_INFORMATION PROVIDED_.
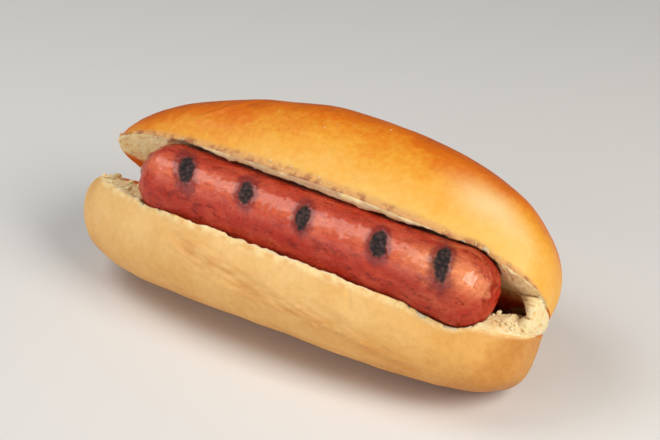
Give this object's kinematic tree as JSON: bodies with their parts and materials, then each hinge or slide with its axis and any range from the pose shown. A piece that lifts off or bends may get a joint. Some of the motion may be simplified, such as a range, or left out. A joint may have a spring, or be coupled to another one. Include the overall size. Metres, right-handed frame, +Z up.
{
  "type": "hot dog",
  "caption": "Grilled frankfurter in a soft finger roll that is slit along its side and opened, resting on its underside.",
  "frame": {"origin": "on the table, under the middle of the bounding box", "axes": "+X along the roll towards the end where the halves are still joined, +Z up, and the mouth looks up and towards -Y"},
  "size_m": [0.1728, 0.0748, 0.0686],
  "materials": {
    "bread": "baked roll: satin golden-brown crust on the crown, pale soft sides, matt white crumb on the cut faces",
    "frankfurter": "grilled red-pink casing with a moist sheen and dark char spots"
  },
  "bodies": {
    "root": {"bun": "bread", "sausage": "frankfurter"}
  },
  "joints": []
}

_WHAT YOU WILL DO_.
Copy out all of the data exactly, leaving nothing out.

_THE SOLUTION_.
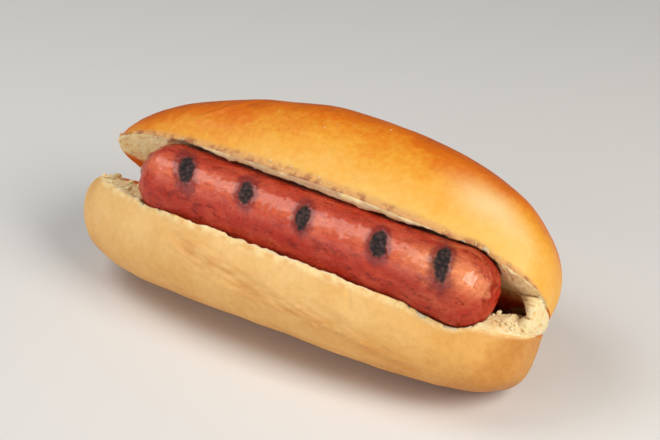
Give this object's kinematic tree as JSON: bodies with their parts and materials, then each hinge or slide with its axis and any range from the pose shown. A piece that lifts off or bends may get a joint. Some of the motion may be simplified, such as a range, or left out. A joint may have a spring, or be coupled to another one. Include the overall size. Metres, right-handed frame, +Z up.
{
  "type": "hot dog",
  "caption": "Grilled frankfurter in a soft finger roll that is slit along its side and opened, resting on its underside.",
  "frame": {"origin": "on the table, under the middle of the bounding box", "axes": "+X along the roll towards the end where the halves are still joined, +Z up, and the mouth looks up and towards -Y"},
  "size_m": [0.1728, 0.0748, 0.0686],
  "materials": {
    "bread": "baked roll: satin golden-brown crust on the crown, pale soft sides, matt white crumb on the cut faces",
    "frankfurter": "grilled red-pink casing with a moist sheen and dark char spots"
  },
  "bodies": {
    "root": {"bun": "bread", "sausage": "frankfurter"}
  },
  "joints": []
}